The to_search_text() method on CodeChunk is doing real work here. It concatenates the docstring, signature, and code body before embedding. This means a query like "parse JSON configuration files" can match a function whose docstring says "parse configuration" even if the function body just calls json.loads.

Query and Generation

Retrieval is straightforward. Embed the query, find nearest neighbors, pass the chunks to a local LLM:

def search_code(query: str, n_results: int = 5) -> list[dict]:
    query_embedding = embed_chunk(query)
    results = collection.query(
        query_embeddings=[query_embedding],
        n_results=n_results
    )
    return [
        {
            "content": doc,
            "metadata": meta
        }
        for doc, meta in zip(results["documents"][0], results["metadatas"][0])
    ]

def answer_code_question(question: str) -> str:
    chunks = search_code(question)

    context = "\n\n".join([
        f"# {c['metadata']['file_path']} (line {c['metadata']['start_line']})\n{c['content']}"
        for c in chunks
    ])

    response = requests.post(
        "http://localhost:11434/api/chat",
        json={
            "model": "llama3.1:8b",
            "messages": [
                {
                    "role": "system",
                    "content": "You are a code assistant.
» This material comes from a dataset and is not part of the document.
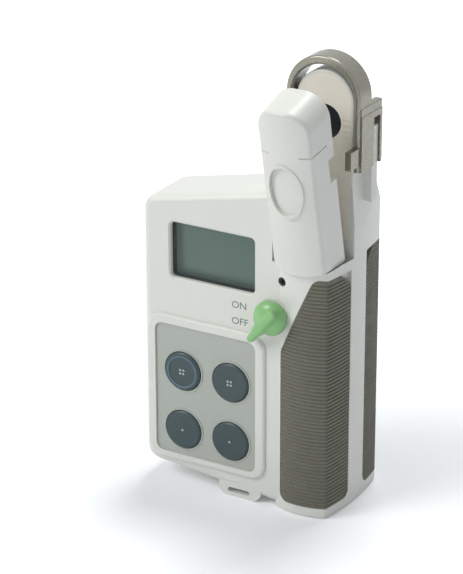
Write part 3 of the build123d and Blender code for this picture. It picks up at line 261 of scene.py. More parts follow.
def new_material(name):
    """Empty node material with its output node."""
    material = bpy.data.materials.new(name)
    material.use_nodes = True
    material.node_tree.nodes.clear()
    return material, material.node_tree, material.node_tree.nodes.new("ShaderNodeOutputMaterial")


def surface_material(name, colour, roughness, grain_mm, grain_height_mm, tint=0.03, shine=0.04, **sockets):
    """One finish: a base colour that wanders a little, roughness that wanders with it, and a fine grain.

    The colour is mixed with a darker one by broad noise 15 mm across, the roughness follows noise 4 mm
    across, and the bump is noise whose cells are grain_mm across. The real grains, 0.02 to 0.1 mm, are too
    fine to show, so grain_mm is as coarse as it needs to be in the render.
    """
    material, tree, output = new_material(name)
    place = add_node(tree, "ShaderNodeTexCoord")
    where = {"Vector": (place, "Object")}
    broad = add_node(tree, "ShaderNodeTexNoise", {"Scale": 1 / (15 * MM), "Detail": 3.0}, where)
    shades = {FIRST: shaded(colour, 1), SECOND: shaded(colour, 1 - 2 * tint)}
    mix = add_node(tree, "ShaderNodeMix", shades, {FACTOR: (broad, "Fac")}, data_type="RGBA")
    patches = add_node(tree, "ShaderNodeTexNoise", {"Scale": 1 / (4 * MM), "Detail": 2.0}, where)
    rough = add_node(
        tree,
        "ShaderNodeMapRange",
        {"From Min": 0.3, "From Max": 0.7, "To Min": roughness - shine, "To Max": roughness + shine},
        {"Value": (patches, "Fac")},
    )
    grain = add_node(tree, "ShaderNodeTexNoise", {"Scale": 1 / (grain_mm * MM), "Detail": 2.0}, where)
    depth = {"Strength": 1.0, "Distance": grain_height_mm * MM}
    bump = add_node(tree, "ShaderNodeBump", depth, {"Height": (grain, "Fac")})
    shader = add_node(
        tree,
        "ShaderNodeBsdfPrincipled",
        sockets,
        {"Base Color": (mix, RESULT), "Roughness": (rough, "Result"), "Normal": (bump, "Normal")},
    )
    tree.links.new(shader.outputs[0], output.inputs["Surface"])
    return material, tree, shader, mix, place


def plain_material(*finish, **more):
    """Finish with nothing drawn on it."""
    return surface_material(*finish, **more)[0]


def key_material(name, colour, dot_colour, ring_colour):
    """Moulded ABS key, satin from a spark-eroded tool: dark, with dots and a ring in lighter shades.

    Whatever stands 0.08 mm in front of the key's flat face takes the dots' shade, and what stands 0.22 mm
    in front of it the ring's, because the ring is the higher one.
    """
    material, tree, shader, mix, place = surface_material(name, colour, 0.4, 0.3, 0.006, tint=0.04, IOR=1.53)
    split = add_node(tree, "ShaderNodeSeparateXYZ", None, {"Vector": (place, "Object")})
    for mark_colour, rise in ((dot_colour, DOT_RISE), (ring_colour, RING_RISE)):
        limit = {1: (KEY_FRONT - rise) * MM}
        raised = add_node(tree, "ShaderNodeMath", limit, {0: (split, "Y")}, operation="LESS_THAN")
        links = {FACTOR: (raised, 0), FIRST: (mix, RESULT)}
        mix = add_node(tree, "ShaderNodeMix", {SECOND: tuple(mark_colour)}, links, data_type="RGBA")
    tree.links.new(mix.outputs[RESULT], shader.inputs["Base Color"])
    return material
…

Answer questions about the codebase using only the provided code snippets."
                },
                {
                    "role": "user",
                    "content": f"Code context:\n{context}\n\nQuestion: {question}"
                }
            ],
            "stream": False,
        }
    )

    return response.json()["message"]["content"]

Where This Breaks Down

Single-function retrieval works well. The failure mode is cross-file reasoning: "trace what happens when a user submits an order" requires understanding call chains that span multiple files. The retrieved chunks might include submit_order, validate_cart, and charge_payment, but the LLM has to infer the connections from context that was never retrieved.

This is the same class of problem that makes vector search insufficient for relational queries in general. When your queries involve multi-hop relationships, the graph structure of your code (function calls, class inheritance, module imports) carries information that embeddings cannot capture. The approach described in GraphRAG for relational retrieval applies here: augment vector search with a graph that explicitly encodes call relationships, then traverse the graph to expand retrieved context with the functions that the matched function calls and is called by.
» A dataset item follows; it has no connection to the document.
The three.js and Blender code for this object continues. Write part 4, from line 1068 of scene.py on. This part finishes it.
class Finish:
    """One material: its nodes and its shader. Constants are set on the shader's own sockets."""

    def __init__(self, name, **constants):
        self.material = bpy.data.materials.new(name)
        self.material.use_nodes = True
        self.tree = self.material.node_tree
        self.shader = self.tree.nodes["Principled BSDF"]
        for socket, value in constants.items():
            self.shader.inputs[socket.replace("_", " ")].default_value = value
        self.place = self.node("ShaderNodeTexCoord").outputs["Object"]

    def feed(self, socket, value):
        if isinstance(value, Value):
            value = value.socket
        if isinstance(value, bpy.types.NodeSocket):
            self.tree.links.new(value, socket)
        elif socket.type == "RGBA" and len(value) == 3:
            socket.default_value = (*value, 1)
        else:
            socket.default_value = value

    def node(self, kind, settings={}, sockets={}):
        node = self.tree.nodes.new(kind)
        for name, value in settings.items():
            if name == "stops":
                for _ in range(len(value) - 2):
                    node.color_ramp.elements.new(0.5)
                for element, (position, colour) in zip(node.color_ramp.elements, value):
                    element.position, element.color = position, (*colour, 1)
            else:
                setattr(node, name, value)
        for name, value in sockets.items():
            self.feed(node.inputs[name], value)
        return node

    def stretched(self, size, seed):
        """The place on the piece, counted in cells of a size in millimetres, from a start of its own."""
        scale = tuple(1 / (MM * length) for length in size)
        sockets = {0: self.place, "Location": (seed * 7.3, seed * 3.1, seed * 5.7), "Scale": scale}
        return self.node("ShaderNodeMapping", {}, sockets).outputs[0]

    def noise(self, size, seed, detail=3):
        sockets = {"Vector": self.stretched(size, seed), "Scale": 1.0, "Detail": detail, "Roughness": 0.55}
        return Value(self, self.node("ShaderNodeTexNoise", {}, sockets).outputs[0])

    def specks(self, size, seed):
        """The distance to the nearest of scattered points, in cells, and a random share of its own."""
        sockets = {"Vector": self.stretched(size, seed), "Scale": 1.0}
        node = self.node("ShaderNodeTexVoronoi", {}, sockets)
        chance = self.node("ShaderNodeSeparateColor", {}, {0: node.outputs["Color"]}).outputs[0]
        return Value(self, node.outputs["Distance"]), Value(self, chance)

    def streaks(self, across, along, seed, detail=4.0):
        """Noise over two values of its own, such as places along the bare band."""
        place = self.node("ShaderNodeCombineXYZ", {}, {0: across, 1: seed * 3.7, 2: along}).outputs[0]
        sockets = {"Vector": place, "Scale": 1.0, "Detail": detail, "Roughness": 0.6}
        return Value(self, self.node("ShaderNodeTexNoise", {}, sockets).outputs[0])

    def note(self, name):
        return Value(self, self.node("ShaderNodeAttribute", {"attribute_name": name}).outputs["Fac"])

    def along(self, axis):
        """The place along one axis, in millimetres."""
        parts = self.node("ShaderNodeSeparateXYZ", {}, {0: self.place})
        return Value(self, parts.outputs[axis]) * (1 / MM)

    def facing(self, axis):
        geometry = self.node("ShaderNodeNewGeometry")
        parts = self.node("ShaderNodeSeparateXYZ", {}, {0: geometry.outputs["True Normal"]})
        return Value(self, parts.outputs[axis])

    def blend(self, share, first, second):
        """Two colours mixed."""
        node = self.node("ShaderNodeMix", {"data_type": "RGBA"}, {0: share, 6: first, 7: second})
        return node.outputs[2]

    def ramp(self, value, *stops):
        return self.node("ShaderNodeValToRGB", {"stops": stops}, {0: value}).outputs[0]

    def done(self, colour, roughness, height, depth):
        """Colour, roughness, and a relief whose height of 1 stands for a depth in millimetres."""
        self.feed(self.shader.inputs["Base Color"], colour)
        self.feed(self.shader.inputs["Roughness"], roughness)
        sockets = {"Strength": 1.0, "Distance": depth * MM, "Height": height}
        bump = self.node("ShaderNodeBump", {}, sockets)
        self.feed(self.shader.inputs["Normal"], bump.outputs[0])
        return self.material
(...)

For most code search use cases, pure vector search with AST chunking is enough. For "explain this entire subsystem" queries, you need the graph layer.

Practical Notes

A few things that bite people when first setting this up:

Chunk size matters more than you think. Large functions that exceed your embedding model's context window get truncated. For functions over ~300 lines, consider creating a summary chunk (signature + docstring + first few lines) in addition to the full chunk.

Re-indexing is fast enough to be automatic. Embedding a 50k-line codebase with nomic-embed-text takes a few minutes on CPU. Set up a file watcher and re-index changed files on save. Stale indexes produce confusing results.

Use metadata filters for scoped search. Chroma and most vector stores support filtering by metadata. "Find authentication logic" becomes more precise when you can restrict to chunk_type == "function" and exclude test files.

Model choice for generation. llama3.1:8b is a reasonable default. For code-specific tasks, deepseek-coder and codestral are worth testing. They have stronger code understanding and tend to give more precise answers about what a function does.

The full setup takes an afternoon and runs entirely on your machine. No API keys, no data leaving your network, no costs per query. For internal tooling and developer productivity, that tradeoff is usually worth it.